The observatory is located in Greenwich, about 30 minutes east of central London. The neigborhood is very pretty, large stately buildings with long manicured lawns circled by bicyclists and joggers. It reminded me of an Ivy League college campus, like Harvard in Boston. As we approached the observatory we saw a green laserbeam rising from it and piercing the sky. It was the international time line, the demarcation of Greenwich Mean Time, pointing due north from the Observatory along the prime meridian line (zero degrees longitude) which was fixed there at an international conference in 1884.


© Grant Sager

(I tried to take a picture with a cell phone (below), but it didn’t quite capture the beauty like the photo I found on Flickr (above).
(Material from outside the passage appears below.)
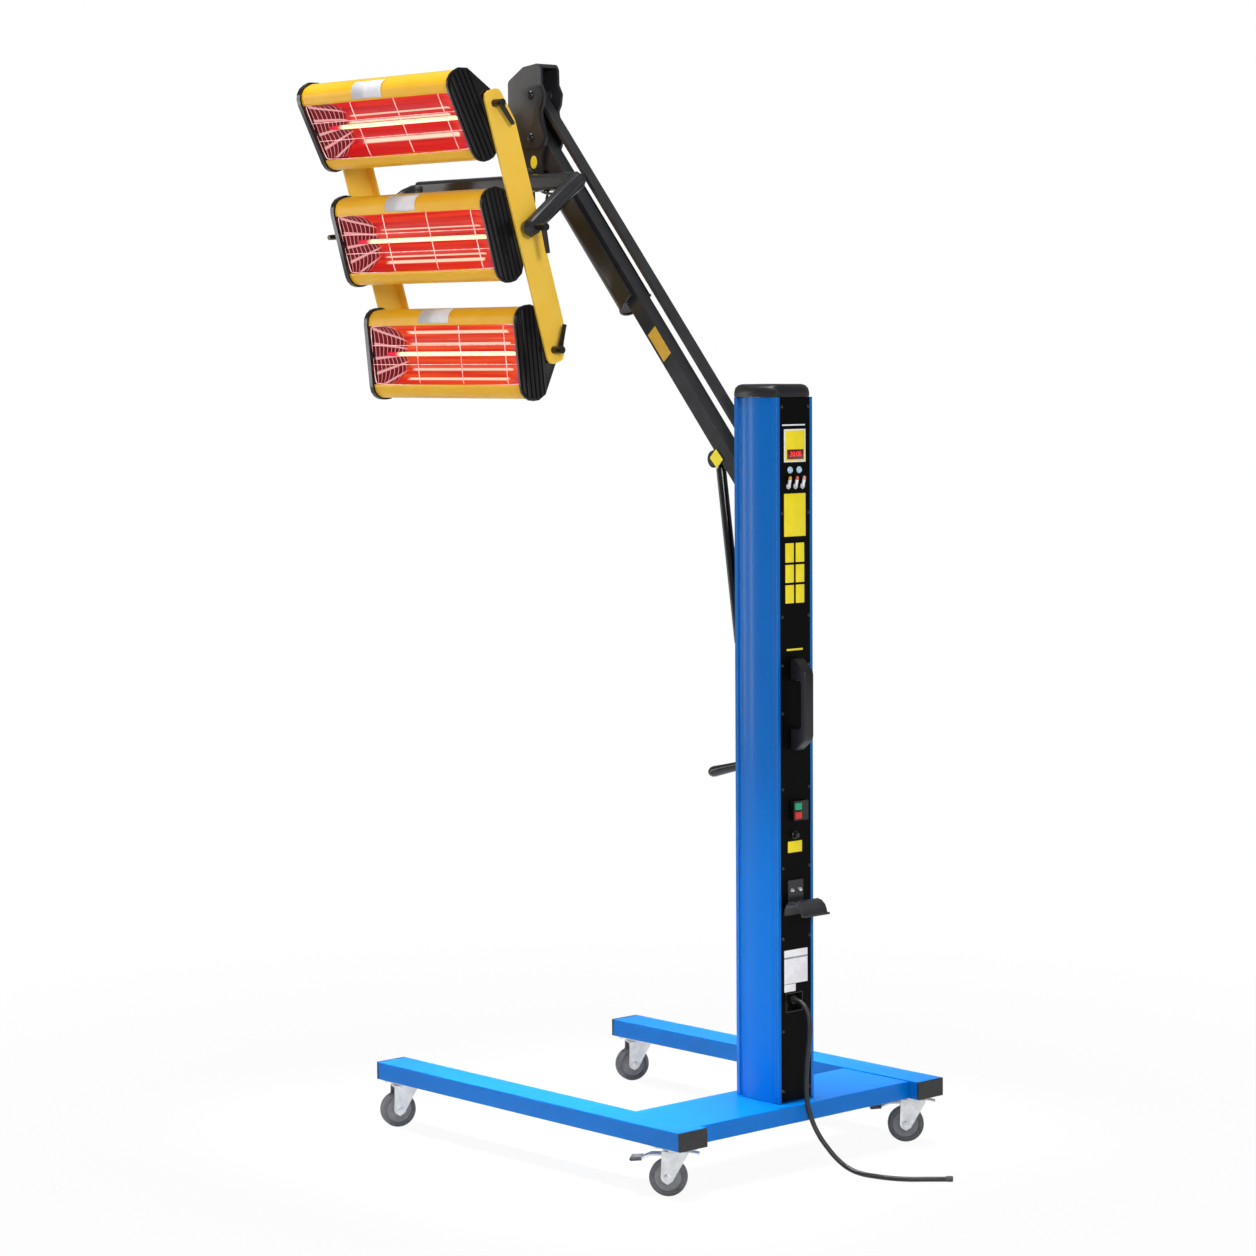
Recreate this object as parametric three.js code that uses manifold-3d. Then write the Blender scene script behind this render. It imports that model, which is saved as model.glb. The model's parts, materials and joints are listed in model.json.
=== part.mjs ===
import * as THREE from "three";
import { mergeVertices } from "three/addons/utils/BufferGeometryUtils.js";
import Module from "manifold-3d";

// Infrared curing lamp on a wheeled stand. Millimetres, Z up, floor at 0.
// X runs across the stand, minus Y towards the lamps, plus Y towards the control panel.

// General clearances and facets
const GAP = 0.3;
const PIN_CLEARANCE = 0.5;
const WELD = 0.0005;
const OVERSHOOT = 1;
const FACETS = 14;
const SMALL_FACETS = 8;
const WHEEL_FACETS = 20;
const NUT_FACETS = 6;
const CORNER_STEPS = 2;
const LAMP_STEPS = 4;
const DOME_STEPS = 3;
const BULGE_STEPS = 6;

// Stand legs and cross plate
const LEG = { centre: 360, width: 80, height: 40, wall: 3, bottom: 105, front: -776, rear: 223 };
const END_CAP = { flange: 5, plug: 20, clearance: 0.4 };
const CROSS = { rear: 198, drop: 2, wall: 3 };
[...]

As you can see, the laser was visible for many miles… because the sky was covered with clouds. Not a good sign when you want to go stargazing. Damned London weather. There was no way we’d get to use the telescope tonight.

The park is closed at night, so they had to escort us to the observatory on a golf cart shuttle bus. Then we were taken down to the planetarium where the astronomer/lecturer gave us an impromptu discussion of Mars and the possibility of life on planets in other star systems. (Quite cool — I wish I had my own planetarium to play around with.)

With time to spare, they decided to take us to the observatory dome so that we could at least see the 28-inch telescope, even if we couldn’t look through it.



© Science Photo Library/Photo Researchers, Inc

The observatory is a beautiful piece of scientific history. It was commissioned by King Charles II in 1675 and designed by Sir Christopher Wren (who also built St Paul’s Cathedral and many other landmarks in London). Its main use was to perfect the determination of longitude and other measures which ushered in the modern age of navigation.

The 28-inch refracting telescope was built in 1893 and is still the largest of its kind in Britain, 28-feet long and weighing 1.4 tons. Even the engineering work to build the mount to hold the scope was a feat of engineering in its day. The counterweights are so precise that you can nudge the telescope from side to side with your finger — I know, because they let me try it.

During World War 2 the British government hid the telescope in a bunker for safe keeping, and brought it back after the war. It’s mostly retired, not used by scientists but still opened for tourists and astrophotography. Hopefully I’ll get my chance next to look through it next time.

I also can’t wait to return and see the rest of the exhibits and planetarium shows. We only got to see a few items during our visit, like this meteorite which is labeled “the oldest object you will ever touch,” about 4.5 Billion years old (that’s 4,500,000,000). I touched it. It was cold.